Exclusively on the Tunisian National Radio Channel (RTCN), ambassador of the European Union to Tunisia Patrice Bergamini spoke on Wednesday, December 6, 2017 to explain what had happened at the recent meeting of the European Ministers of Finance and why Tunisia found itself on the list of 17 tax havens.
He especially indicated that Tunisia could be removed, by January 23, 2018, from this list of 17 and announced especially that this labeling will have no impact on the aid, the financing and all the financial co-operation of Europe with Tunisia.
This is what he said, at the microphone of Anis Marai, on the Tunisian national radio:
For more than a year as an EU ambassador to Tunisia, no one can doubt my sincere commitment to Tunisia for the success of its social and economic transition.
This morning I pledge that, in good agreement with the Tunisian authorities, that we can solve this problem as soon as possible. I can imagine the perplexity of the Tunisian citizen in relation to this question.
In terms of timing, however, it is not new. It has been on the table since September 2016.
In January 2017, a list of 92 countries, half of the planet, was identified as must commit to the fight against tax evasion and unfairness and the fight against financing of terrorism.
20 countries responded clearly and immediately. 47 countries then committed themselves to a timetable, starting in June, to give either specific answers or commit to a timetable for clarification and reform before November 17 this year.
The meeting of 26 EU ministers was held on December 5, 2017.
With Tunisia, we worked to the end. Could we have worked faster and could better coordination have prevented us from being on the list of the 17 last countries that did not give an explanation in time? It’s unfortunate, but it’s a fact. We will have to correct this calendar issue. The good news is that the list can be corrected at any time. A forthcoming meeting of European Finance Ministers will take place on January 23, 2018.

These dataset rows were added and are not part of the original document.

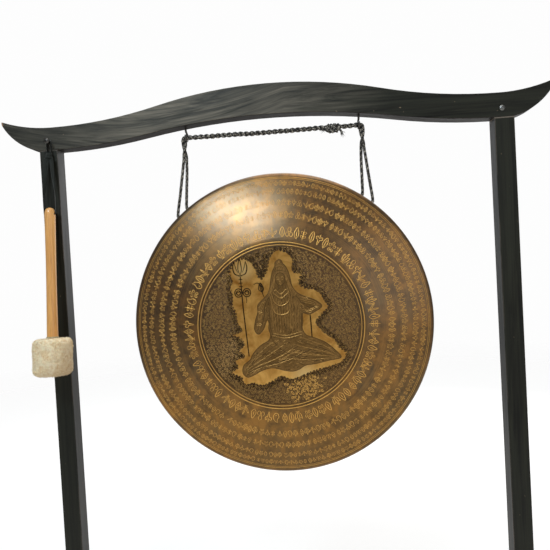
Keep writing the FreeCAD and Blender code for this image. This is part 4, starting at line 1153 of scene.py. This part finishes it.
def side_cord(name, side, materials, chance):
    """Cuts one side's cord into a bend at the hook, a straight middle and a bend at the holes."""
    path = side_path(side, chance)
    yarns = braid(path)
    levels = path[:, 2]
    low_point = int(np.argmin(levels))
    end = len(path) - 1
    hooks = [int(np.argmax(levels < HOOK_CUT)), end - int(np.argmax(levels[::-1] < HOOK_CUT))]
    holes = [int(np.argmax(levels[:low_point] < RIM_CUT)),
             low_point + int(np.argmax(levels[low_point:] > RIM_CUT))]

    def piece(part, spans, body=None):
        strands = [[rings[start:stop + 1] for rings in yarns] for start, stop in spans]
        return cord_piece(f"{name}_cord_{part}", strands, materials, body)

    upper = piece("at_hook", ((0, hooks[0]), (hooks[1], end)))
    piece("middle", ((hooks[0], holes[0]), (holes[1], hooks[1])), "sling")
    lower = piece("at_rim", (holes,))
    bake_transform(upper)
    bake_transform(lower)
    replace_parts(upper, f"{name}_cord_drop")
    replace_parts(lower, f"{name}_cord_bight")


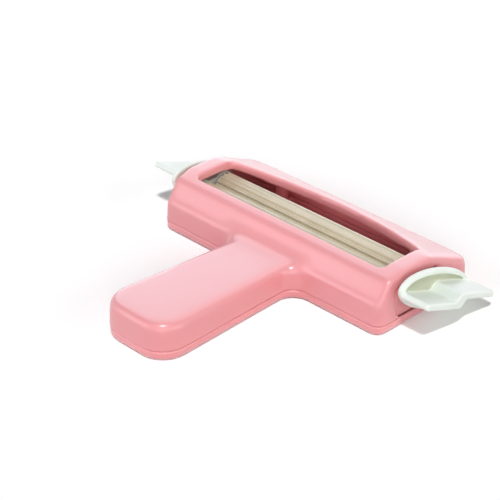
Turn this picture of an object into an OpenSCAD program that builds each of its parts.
// Hand-held paper crimper: a T-shaped moulded housing whose crossbar carries a pair of
// corrugated rollers, turned by a winged knob at each end of the driven shaft.
// X runs along the rollers, the handle points to -Y, +Z is up and Z = 0 is the table.

/* [Housing] */
// Length of the crossbar at the parting line
bar_l = 141.8; // [120:0.1:200]
// Depth of the crossbar at the parting line, front to back
bar_w = 63.2; // [60:0.1:80]
// Height of the hump above the table
bar_h = 28.2; // [27:0.1:36]
// Radius of the crossbar's upright corners
bar_corner = 5.2; // [3:0.1:8]
// Radius of the hump's edges at its two ends
end_round = 2.6; // [2:0.1:5]
// Wall of the mouldings
wall = 2; // [1.4:0.1:3]
// Height of the parting line above the table
seam_z = 5.1; // [4.5:0.1:7]
// How far the underside is drawn in from the parting line
base_inset = 0.93; // [0.3:0.01:1.5]
// Draft of the upright walls, in degrees
draft = 2.6; // [1:0.1:4]
// Slope of the hump's front flank, in degrees
flank_slope = 57; // [50:1:65]
// Fall of the hump's back, in degrees
back_slope = 23.6; // [15:0.1:28]

/* [Handle] */
// Reach of the handle's free end in front of the roller housing's centre
handle_reach = 115; // [90:1:150]
// Width of the handle near its free end
handle_w = 42.6; // [34:0.1:48]
// Loss of width over each millimetre towards the crossbar
handle_taper = 0.083; // [0:0.001:0.12]
// Height of the handle's top at its free end
handle_h = 18.8; // [15:0.1:22]
// Fall of the handle's top from its free end to the crossbar
handle_fall = 1.7; // [0:0.1:2]
// Radius of the handle's two free corners
handle_corner = 13.4; // [9:0.1:18]
// Radius of the handle's upper edge
handle_edge = 4.2; // [3:0.1:7]
// Radius of the upright fillet between handle and crossbar
junction_r = 8.5; // [5:0.1:12]
// Reach of the soft blend from the handle's top up the hump's flank
junction_blend = 7; // [3:0.1:9]

/* [Window] */
// How far the window stops short of each end of the rollers
window_margin = 0.6; // [0.4:0.1:8]
// Place of the window's straight front edge
window_front_y = -18; // [-20:0.1:-14]
// Place of the window's back corners
window_back_y = 6.3; // [4:0.1:10]
// How far the window's back edge bows out between those corners
window_bow = 14; // [4:0.1:16]
// Depth of the lip that turns down around the window
lip_depth = 3; // [2:0.1:4]
// Thickness of that lip
lip_wall = 1.6; // [1.2:0.1:2.4]

/* [Rollers] */
// Number of ridges on each roller
ridges = 16; // [12:1:24]
// Radius over the ridges
roller_r = 7.45; // [6:0.05:9]
// Height of a ridge from its root
ridge_h = 1.36; // [0.8:0.02:1.8]
// Room between a ridge and the root that it presses the paper into
mesh_gap = 0.55; // [0.4:0.01:1]
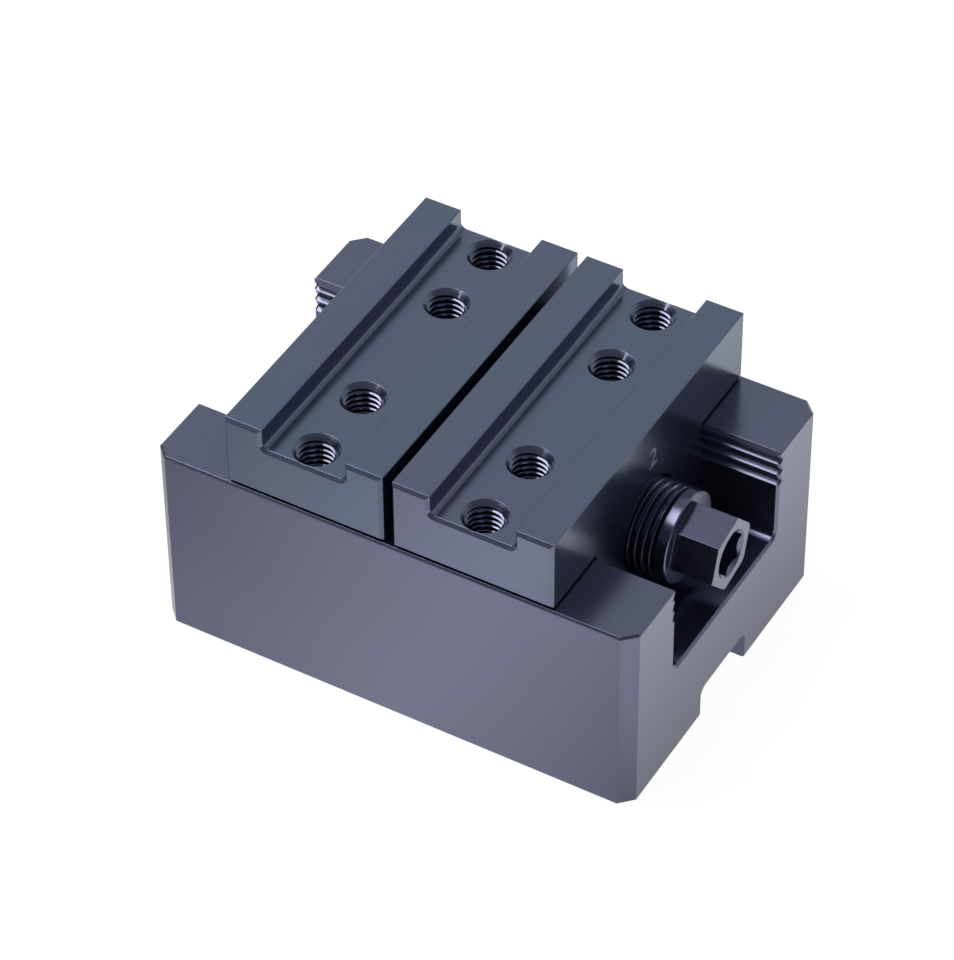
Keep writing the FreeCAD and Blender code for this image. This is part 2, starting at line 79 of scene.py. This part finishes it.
# Finishes: how wide an edge is rubbed, the share of the worn tint that it takes, and the cosines of
# the surface's turn between which it takes it
GROUND_WEAR = 0.12 * MM
THREAD_WEAR = 0.03 * MM
FASTENER_WEAR = 0.1 * MM
WEAR_SHARE = 0.1
WEAR_FROM = 0.995
WEAR_TO = 0.9
WEAR_SAMPLES = 8

# Finishes: patches of tint in a metre, the noise levels between which they change, and their detail
GROUND_PATCHES = 14.0
TURNED_PATCHES = 60.0
FASTENER_PATCHES = 80.0
PATCH_LEVELS = (0.38, 0.62)
PATCH_DETAIL = 2.0
PATCH_ROUGHNESS = 0.45

# Finishes: the noise levels and the detail of the lines, their brightness and their depth
LINE_LEVELS = (0.3, 0.7)
LINE_DETAIL = 3.0
LINE_ROUGHNESS = 0.6
LINE_BRIGHTNESS = (0.985, 1.015)
SCRATCH_STRENGTH = 0.02
SCRATCH_DEPTH = 0.01 * MM

# Finishes: the oxide film scatters a little light, and bare metal scatters none
OXIDE_METAL = 0.9
BARE_METAL = 1.0

# The floor: its side, how far its shading reaches along X from the middle, that shading's stops, and
# the share of its own glow
FLOOR_SIDE = 8.0
FLOOR_REACH = 0.1
FLOOR_LEVELS = ((0.1, 0.36), (0.3, 0.62), (0.5, 0.88), (0.63, 0.72), (0.75, 0.5), (0.87, 0.86))
FLOOR_GLOW_SHARE = 0.85
PAPER = (0.9, 0.9, 0.9, 1)
WHITE = (1, 1, 1, 1)

# The room: its two brightnesses, where it brightens along Y, the axis that counts as height, and
# the heights between which it dims
ROOM_DARK = (0.19, 0.20, 0.24, 1)
ROOM_BRIGHT = (0.62, 0.67, 0.70, 1)
ROOM_BACK = (-0.1, 0.5)
ROOM_HEIGHT_AXIS = (0.3, 0.0, 1.0)
ROOM_HEIGHTS = (1.0, 0.58)

# The softbox: its direction from the vise, its distance and its side
SOFTBOX_DIRECTION = (-0.50, -0.18, 0.85)
SOFTBOX_DISTANCE = 0.9
SOFTBOX_SIDE = 0.62

# The camera that the photograph was taken with, solved from the vise's edges
CAMERA_PLACE = (0.304687, -0.523017, 0.595540)
CAMERA_TURN = (46.9147, 0.3919, 30.0530)
CAMERA_LENS = 167.482
CAMERA_SENSOR = 36.0
CAMERA_CLIP_START = 0.01


def from_hex(text):
    """Return the linear colour of an sRGB hex value."""
    channels = [int(text[i:i + 2], 16) / 255 for i in (0, 2, 4)]
    linear = [c / 12.92 if c <= 0.04045 else ((c + 0.055) / 1.055) ** 2.4 for c in channels]
    return (*linear, 1.0)


def colour(name, text, description):
    """Return a colour property whose default is an sRGB hex value."""
    return bpy.props.FloatVectorProperty(
        name=name, description=description, subtype="COLOR", size=4, min=0.0, max=1.0,
        default=from_hex(text))


def length(name, millimetres, description):
    """Return a length property whose default is given in millimetres."""
    return bpy.props.FloatProperty(
        name=name, description=description, unit="LENGTH", min=0.0, precision=5,
        default=millimetres * MM)


class ViseThreadSizes(bpy.types.PropertyGroup):
    """Sizes of the tapped holes' threads"""
    jaw_pitch: length("Jaw pitch", 1.25, "Rise of the jaw holes' thread in one turn")
    jaw_minor_radius: length("Jaw minor radius", 3.32, "Inner radius of the jaw holes' thread")
    jaw_depth: length("Jaw depth", 7.4, "How far the thread goes down a jaw hole")
    jaw_countersink: length("Jaw countersink", 0.45, "Depth of the countersink at a jaw hole's mouth")
    fixing_pitch: length("Fixing pitch", 1.5, "Rise of the fixing holes' thread in one turn")
    fixing_minor_radius: length("Fixing minor radius", 4.19, "Inner radius of the fixing holes' thread")
    fixing_depth: length("Fixing depth", 13.0, "How far the thread goes up a fixing hole")
    fixing_countersink: length("Fixing countersink", 0.5, "How far below the mouth the thread starts")


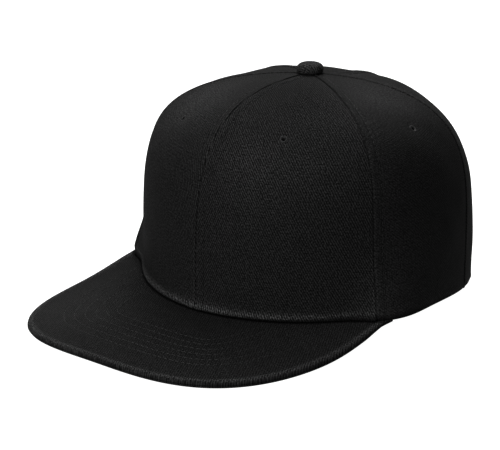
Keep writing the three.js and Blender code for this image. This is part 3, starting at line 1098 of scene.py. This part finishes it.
@dataclass
class Opening:
    """The half-moon opening at the back, with a turned hem round its edge."""

    form: CrownForm
    half_width: float = 35.0
    height: float = 48.0
    spring: float = 12.0
    hem: float = 5.2
    hem_proud: float = 0.38
    hem_overlap: float = 0.9
    hem_sides: int = 28
    stitch_from_edge: float = 1.9
    clear: float = 0.05
    cut_below: float = 12.0
    arch_steps: int = 97
    leg_steps: int = 12
    steps: int = 150

    def outline(self, grow: float = 0.0) -> np.ndarray:
        """Across and up along the arch: up one side to the spring, over a half ellipse, down the other.

        Args:
            grow: Margin outside the opening.

        Returns:
            Pairs of numbers in millimetres.
        """
        half, rise = self.half_width + grow, self.height - self.spring + grow
        turn = np.linspace(0.0, math.pi, self.arch_steps)
        arch = np.stack([half * np.cos(turn), self.spring + rise * np.sin(turn)], axis=-1)
        legs = np.linspace(0.0, self.spring, self.leg_steps, endpoint=False)
        left = np.stack([np.full_like(legs, half), legs], axis=-1)
        right = np.stack([np.full_like(legs, -half), legs[::-1]], axis=-1)
        return np.concatenate([left, arch, right])

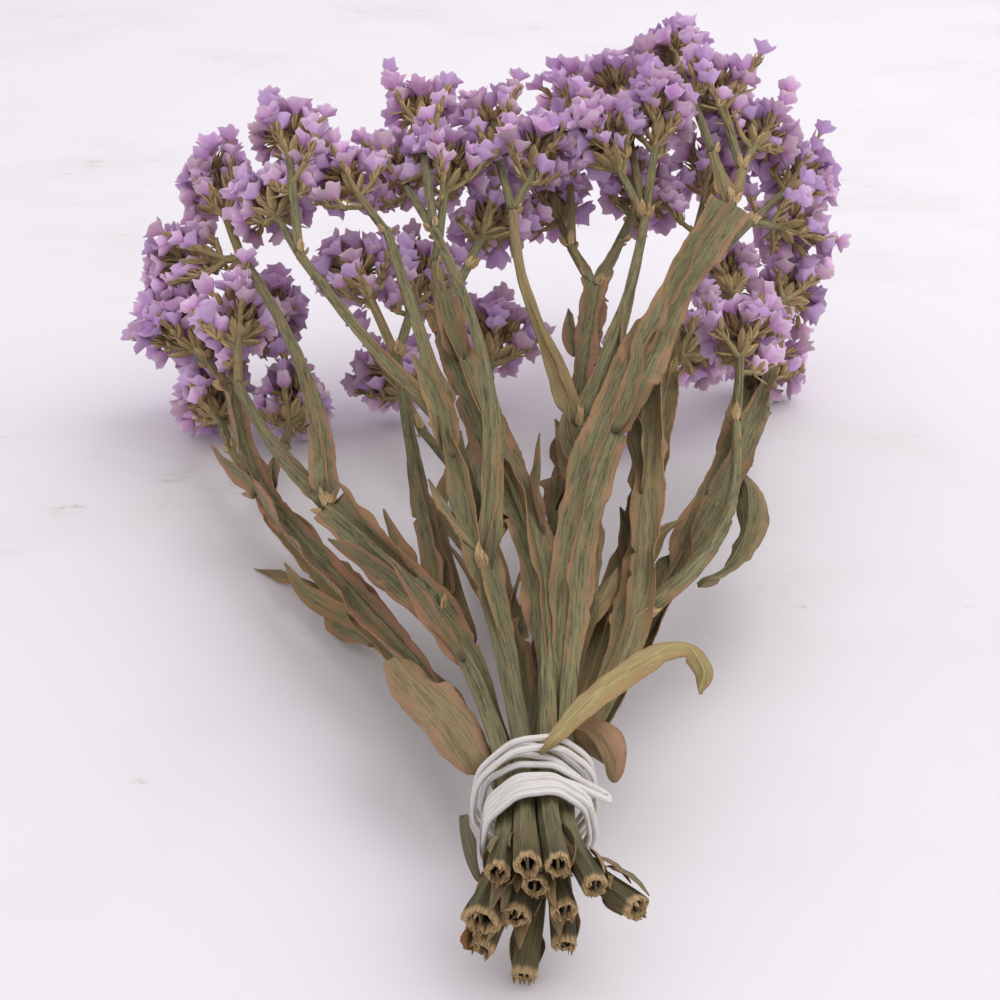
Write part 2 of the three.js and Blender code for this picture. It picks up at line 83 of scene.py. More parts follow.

Basically, there are two clarifications that are hoped for and expected, and I am sure they will come and on which the Department of Finance works. The first pertains to the offshore and the second on the financial service providers.
The Tunisian Minister of Finance has already sent us two letters. The 2nd was received on Monday evening, while the deadline was set for November.
By working on these two answers, here with my team and in Brussels and with the Tunisian government, we will be able to move quickly to fix this.
If things did not change, what would be the impact on European aid to Tunisia?
Things will change. There are two questions left unanswered at this stage. The first pertains to issues of tax fairness, redistribution of wealth and competitiveness of the Tunisian economy, and the second to the risks of tax evasion for financial service providers.
These two questions, when we are at the head of the only democracy in the region, have found, undoubtedly, answers and we already have a plan to end the crisis.
Tomorrow morning (Thursday, December 7) I have to talk to Prime Minister Youssef Chahed; at 10.30 I will invite my fellow EU ambassadors to Tunisia for a meeting in the headquarters of the Delegation and in the afternoon I would probably have discussions with the Minister of Finance to see this calendar and how to work on the two issues of offshore and financial services and moving forward.
Once again, I think if we had had a little more time to work a little further upstream, we would not be here today. So I am confident about the way out of the crisis.
Tunisians wonder that while we are in discussion on the DCFTA, how could one associate, in terms of image, the economic partner of the EU with countries like Panama and at a time when the decision of the exceptional contribution of 7.5% provoked a general outcry from offshore companies working in Tunisia?
Once again, we started from a list of 97 and only 17 remained on the blacklist of tax havens. It is clear that Tunisia should be on the list of 47 that clearly commit to working according to international criteria in the fight against money laundering and tax evasion.
Of course Tunisia can only be on the safe side.
But again, there are still two questions that have not been answered so far. We were hoping to get them before the deadline of mid-November and we worked hard with the government until Tuesday morning, but there was still a lack of response, I’m sure the question will not arise again.
On the relationship with the EU, of course we have an exceptional partnership and the amount of Europe’s investments in Tunisia in the service of growth, the social economy, the redistribution of wealth, young people and interior regions stem from the EU’s willingness to accompany Tunisia’s transition.
The decision to include Tunisia in the list of 17 came yesterday, but the decision to leave that list remains Tunisian because it must and can respond to requests for explanations from Europe.
Will the EU’s financial commitments to Tunisia be altered by this decision in the immediate future?
The answer is simple: None. None of the commitments for the year 2018, the programs and the 300 million euros of the EU-Tunisia cooperation are questioned, for the simple reason that we do not doubt the will and determination of the Tunisian government to move forward on this issue (Editor’s note: of the answer to questions relating to tax fairness, redistribution of wealth and
competitiveness of the Tunisian economy, and the second relating to the risks of tax evasion for financial service providers).
We are confident that Europe will stand with Tunisia to work on these sensitive issues.
Today, our cooperation is not called into question. It is therefore up to Tunisia to move faster and we will go beyond this issue and proceed normally with our cooperation program for 2018.